On Fri, Dec 04, 2020 at 11:33:11AM -0600, Mike Christie wrote:
On 12/4/20 11:10 AM, Mike Christie wrote:
On 12/4/20 10:06 AM, Stefano Garzarella wrote:
Hi Mike,

On Fri, Dec 04, 2020 at 01:56:25AM -0600, Mike Christie wrote:
These patches were made over mst's vhost branch.

The following patches, made over mst's vhost branch, allow userspace
to set each vq's cpu affinity. Currently, with cgroups the worker thread
inherits the affinity settings, but we are at the mercy of the CPU
scheduler for where the vq's IO will be executed on. This can result in
the scheduler sometimes hammering a couple queues on the host instead of
spreading it out like how the guest's app might have intended if it was
mq aware.

This version of the patches is not what you guys were talking about
initially like with the interface that was similar to nbd's old
(3.x kernel days) NBD_DO_IT ioctl where userspace calls down to the
kernel and we run from that context. These patches instead just
allow userspace to tell the kernel which CPU a vq should run on.
We then use the kernel's workqueue code to handle the thread
management.

I agree that reusing kernel's workqueue code would be a good strategy.

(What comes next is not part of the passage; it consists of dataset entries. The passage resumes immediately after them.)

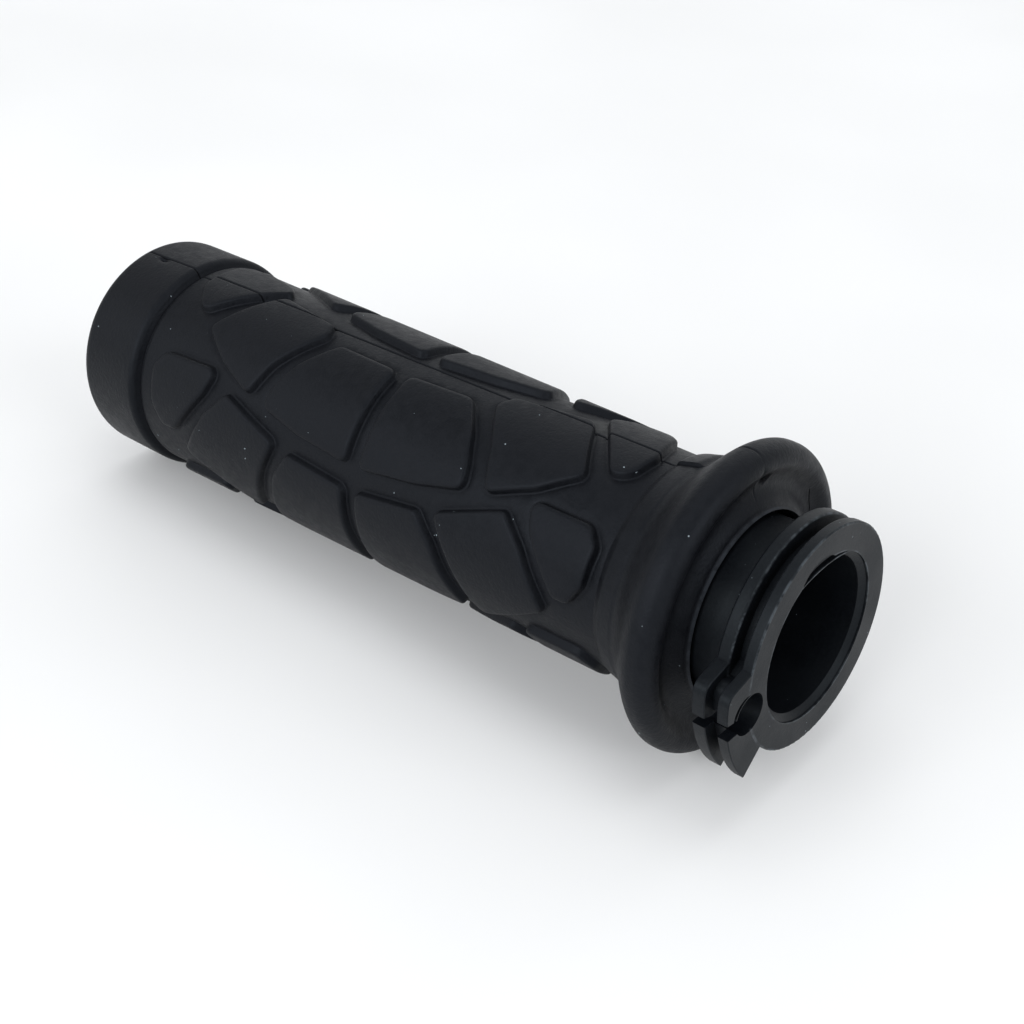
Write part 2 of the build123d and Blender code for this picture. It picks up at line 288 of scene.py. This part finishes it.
def line_relief(outboard, radius, relative):
    """How far the skin lies below its plain shape by the parting lines, from the angle to the line."""
    arc = np.radians((relative + 180.0) % 360.0 - 180.0) * UNROLL_R
    off = np.minimum(np.abs(arc), ROUND / 2 - np.abs(arc))
    relief = np.interp(off, *zip(*LINE_GROOVE)) * np.interp(outboard, *zip(*LINE_FADE))
    for at, height, aside, half_length, half_width, depth in FLAWS:
        along = np.hypot(outboard - at, radius - height) / half_length
        relief = relief + depth * np.exp(-along ** 2 - ((arc - aside) / half_width) ** 2)
    return relief - np.interp(outboard, *zip(*PLATE)) * np.interp(arc, *zip(*PLATE_ARC))


# ---------------------------------------------------------------- the rubber's skin
def body_skin(start, end):
    """The body's skin between two outboard distances, as points and triangles that follow every outline."""
    outlines = pad_outlines()
    flat, edges = [], []

    def add_loop(loop, closed):
        first = len(flat)
        flat.extend(Vector((float(p[0]), float(p[1]))) for p in loop)
        last = len(flat) - 1
        edges.extend((k, k + 1) for k in range(first, last))
        if closed:
            edges.append((last, first))

    # border: seam on both sides, and the two ends with one point per column
    columns = column_angles()
    knees = {PAD_MIDDLE + s * d for d, a in SEAM for s in (-1, 1) if start < PAD_MIDDLE + s * d < end}
    seam_x = sorted(set(np.linspace(start, end, SEAM_POINTS)) | knees)
    seam = [(x, seam_arc(x)) for x in seam_x]
    far_end = [(end, math.radians(a + line_angle(end)) * UNROLL_R) for a in columns[1:]]
    near_end = [(start, math.radians(a + line_angle(start)) * UNROLL_R) for a in columns[1:]]
    border = seam + far_end + [(x, y + ROUND) for x, y in reversed(seam)] + near_end[::-1]
    add_loop(border, True)

    # pads: one loop for each step of the wall
    placed = []
    for outline in outlines:
        middle = outline.mean(0)
        turns = math.floor((middle[1] - seam_arc(middle[0])) / ROUND)
        moved = outline - np.array([0.0, turns * ROUND])
        placed.append(moved)
        normals = outline_normals(moved)
        for offset, height in WALL:
            add_loop(moved + normals * offset, True)

    # parting lines
    for turn in LINE_TURNS:
        for step in LINE_STEPS:
            add_loop([(x, math.radians(line_angle(x) + turn) * UNROLL_R + step)
                      for x in np.linspace(start, end, LINE_POINTS)], False)

    # filling points
    spacing = FILL_SPACING
    xs = np.arange(start + 0.6, end - 0.5, spacing * 0.866)
    fill = []
    for i, x in enumerate(xs):
        base = seam_arc(x)
        ys = base + 0.5 + (np.arange(0, ROUND - 1.0, spacing) + (i % 2) * spacing / 2)
        fill += [(x, y) for y in ys if y < base + ROUND - 0.4]
    fill = np.array(fill)
    away = pad_distance(fill, placed)
    keep = (away > WALL[-1][0] + spacing * 0.4) | (away < WALL[0][0] - spacing * 0.4)
    keep &= np.abs(off_line(fill[:, 0], fill[:, 1]) - 0.1) > LINE_CLEAR
    flat.extend(Vector((float(p[0]), float(p[1]))) for p in fill[keep])

    verts, _, faces, *_ = delaunay_2d_cdt(flat, edges, [], 1, 1e-5)
    verts = np.array([(v.x, v.y) for v in verts])
    away = pad_distance(verts, placed)
    knots = np.array(WALL)
    height = np.interp(away, knots[:, 0], knots[:, 1]) * PAD_HEIGHT
    outboard, arc = verts[:, 0], verts[:, 1]
    radius = pad_radius(outboard) - PAD_HEIGHT + height
    relative = np.degrees(arc / UNROLL_R) - line_angle(outboard)
    return outboard, arc / UNROLL_R, radius - line_relief(outboard, radius, relative), faces


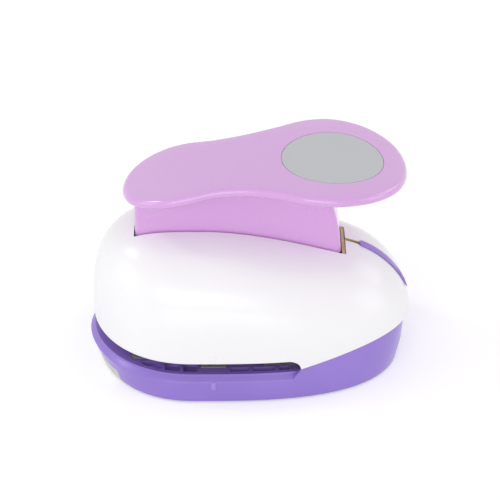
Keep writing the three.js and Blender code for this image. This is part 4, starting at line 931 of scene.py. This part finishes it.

One concern is how easy it is to implement an adaptive polling 
strategy using workqueues. From what I've seen, adding some 
polling of both backend and virtqueue helps to eliminate 
interrupts and reduce latency.

Would the polling you need to do be similar to the vhost net poll 
code like in vhost_net_busy_poll (different algorithm though)? But, 
we want to be able to poll multiple devs/vqs from the same CPU 
right? Something like:

retry:

for each poller on CPU N
    if poller has work
        driver->run work fn

if (poll limit hit)
    return
else
    cpu_relax();
goto retry:

?

Yeah, something similar. IIUC vhost_net_busy_poll() polls both vring and 
backend (socket).

Maybe we need to limit the work->fn amount of work to avoid starvation.

If so, I had an idea for it. Let me send an additional patch on top 
of this set.

Sure :-)

Oh yeah, just to make sure I am on the same page for vdpa, because 
scsi and net work so differnetly.

Were you thinking that you would initially run from

vhost_poll_wakeup -> work->fn

then in the vdpa work->fn you would do the kick_vq still, but then 
also kick off a group backend/vq poller. This would then poll the 
vqs/devs that were bound to that CPU from the worker/wq thread.

Yes, this seams reasonable!

So I was thinking you want something similar to network's NAPI. Here 

I don't know NAPI very well, but IIUC the goal is the same: try to avoid 
notifications (IRQs from the device, vm-exit from the guest) doing an 
adaptive polling.

our work->fn is the hard irq, and then the worker is like their softirq 
we poll from.

I'm a little lost here...

Thanks,
Stefano